Another thing that you told me was to recognize and accept that the "down" times are part of the creative process, something to accept, not to fight. Christine Martell said:
Admit it and own it is important for me, like you have done here. That can be really hard for me, since I help others get through this stuff, and am a 'professional' creative. Yea, right, we're the same as anyone else. I find these fallow times often are followed by times of high output, so I just have to have the faith to wait it out.
And Lisa Gates suggested that in fact the way out of the fallow period might be through embracing it:
This awareness did not come about consciously for me. It happened in retrospect. In a particularly fallow period, I would stare at my computer, get grumbly and pissy, exercise little, see nobody, and just disappear. In retrospect, I realized my expectations were specific and my standards were miserably high. What I did to bring myself through it was to allow my pen to produce drivel. Barely sentences. Incomplete thoughts, judgments, evaluations, erratic handwriting, scratchy doodles. I allowed myself to sit idle and not move. Unconscious or not, what I learned is that by saying yes to the drivel and nothingness I had the freedom to transform. My higher self somehow knew I would not be fallow forever.
3. Let go of the idea that you have to be "productive."
One problem that I think a lot of us have is this idea that we should somehow always being building toward some successful product. It's hard to see creativity as a process that isn't always measured by achieving a big goal. As May said:
In a horoscope I read once it said that there's no need to be constantly measuring a project or goal for success, and that's helped me a lot. Letting myself feel it's okay to not be constantly "on" in my life or working towards all my big goals in some obvious way has been a big part of being okay with being uninspired for me.
Joanna pointed also out:
One thing to watch out for is what you're telling yourself - is your language full of "shoulds" - should be writing, should be creative, should have ideas about what to do... They can be enough to block you.

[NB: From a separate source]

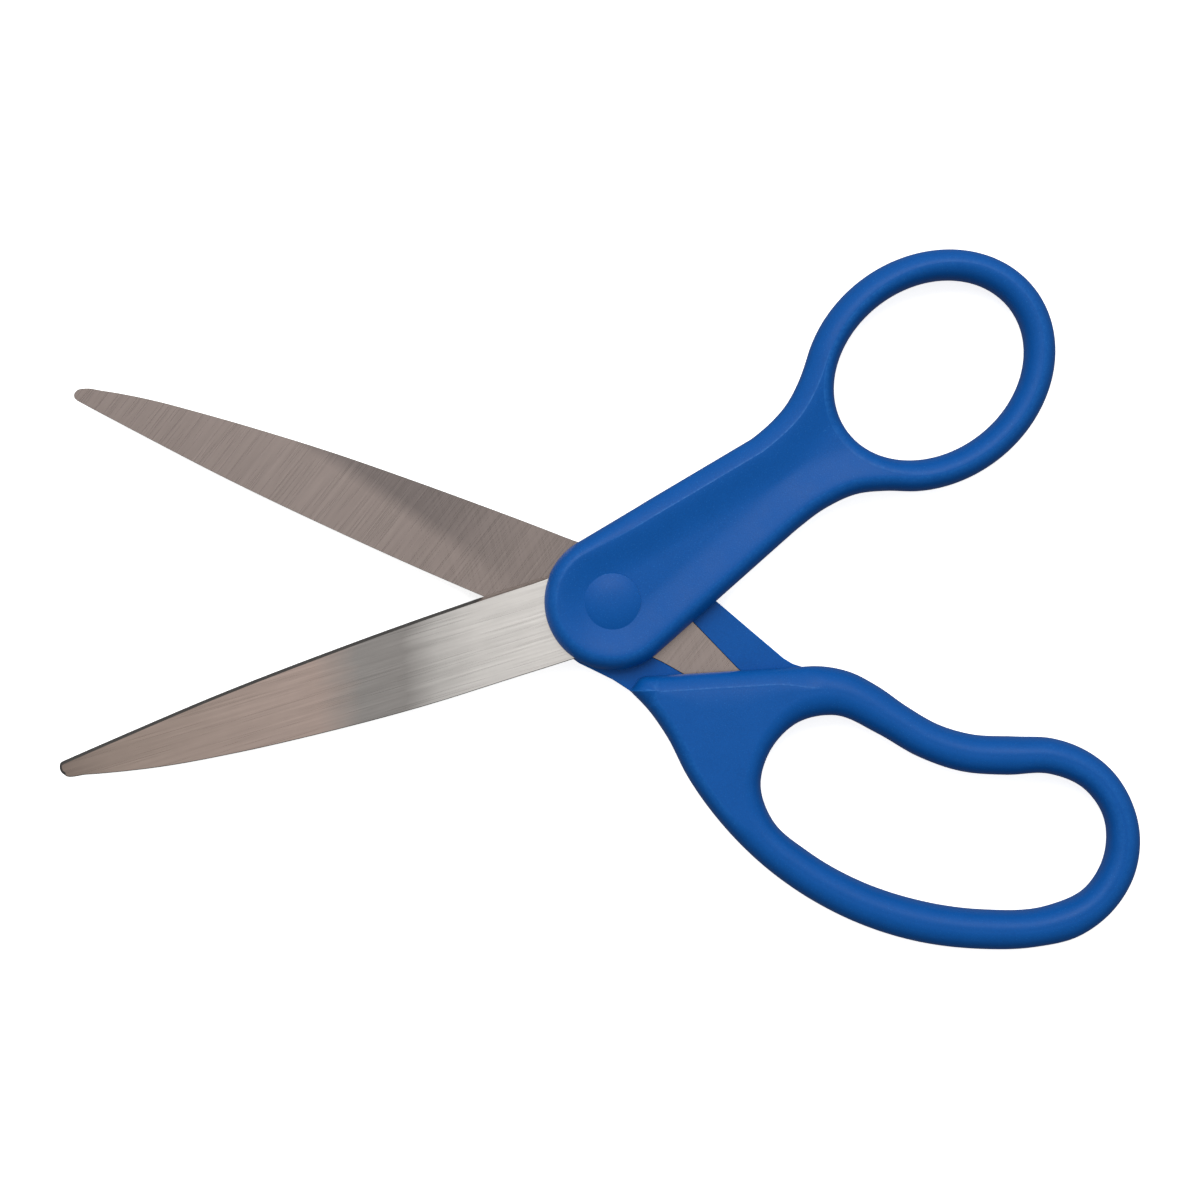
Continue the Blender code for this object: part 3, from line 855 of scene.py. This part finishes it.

Completely true and May had some good advice for dealing with that:
I also try to praise myself for whatever I might have accomplished in the recent past instead of focusing on my irritation over not creating something new.
So part of letting go is letting go of having a goal, at least for awhile. Easier said than done if you feel like so much of your creative energy is tied up in producing content for people who expect you to be able to keep doing it. But usually you're your own worst task master anyway--as Christine said, she's her own meanest boss!
4. Change Things Up
Habit can be an incredible impediment to creativity, especially when we start living our lives unconsciously. My habits often have to do with getting into a rut of sitting at my computer, reading and writing, without a lot of other kinds of experiences coming through the filter. But that can stifle the flow.
Kate Foy's advice:
I recharge the batteries with a good book, a walk, a long drive, music or a movie. No this isn't avoiding or wasting time, it's feeding the imagination. A long bath with candle and soft music isn't bad either, whether or not you are feeling devoid of ideas!
And Christine suggested:
I flip through my photo file for inspiration. I use the time to learn new software, which is another part of my brain. I make long lists. Even get fancy with multiple colors and such. When I'm really stuck, I get out the post-its. Lots of sizes and colors for when I'm really having trouble.
I hate shopping, but I do find walking around some kind of shopping place can snap me out of creative lulls. Something about seeing things I don't in my normal day can spark an association. And of course, I can always start cleaning my house--- I will do almost anything to get out of that. Suddenly all sorts of other ideas of things to do can emerge :)
Part of what helped me this time was to walk away from the words. That's where I'm usually producing and when things start to get "stuck" what can release things for me is to go to the visual. So I actually did a lot of drawing and collage in my journal this past week to try to get away from my verbal side. I also listened to instrumental music--classical and New Age--to fill my brain with something other than the incessant chatter that is often a blocker for me.
5. Prepare Ahead of Time
Beth Kanter, sensitive to my plight, actually went and wrote an entire post about it! She has some excellent advice there (so go read it), but one of her best tips was to "Tivo your creativity" by taking advantage of your creative highs to stockpile for the inevitable lows. She has some great ideas for doing this, including writing a ton of blog posts that you can then save for later and going back to previous posts to seek out potential themes and ideas, both of which have helped me at various times.
Besides the great advice I received here, what I also took away from this was how helpful it can be to share with others that you're going through a dry spell. Not just to get their ideas for how to deal with it, but because the act of saying "I'm just not feeling it right now," can be incredibly cathartic. Somehow it gives you "permission" to be OK with not being on top of your game. It also helps you feel less alone, as other people clearly experience the same down times.
One thing I thought was interesting in this exercise was the fact that I got a ton of comments on my original post--and all of them were from women, despite the fact that I have a lot of male readers. I don't know if that's significant or not, but it makes me wonder why. Is it that women are more willing to offer advice? Are we more comfortable with the dry periods? I really don't know. It's just a question hanging out there for me.
Thanks to everyone who contributed your ideas and suggestions. You were incredibly generous and thoughtful and I think gave everyone some great tips for dealing with the down times. Thank you!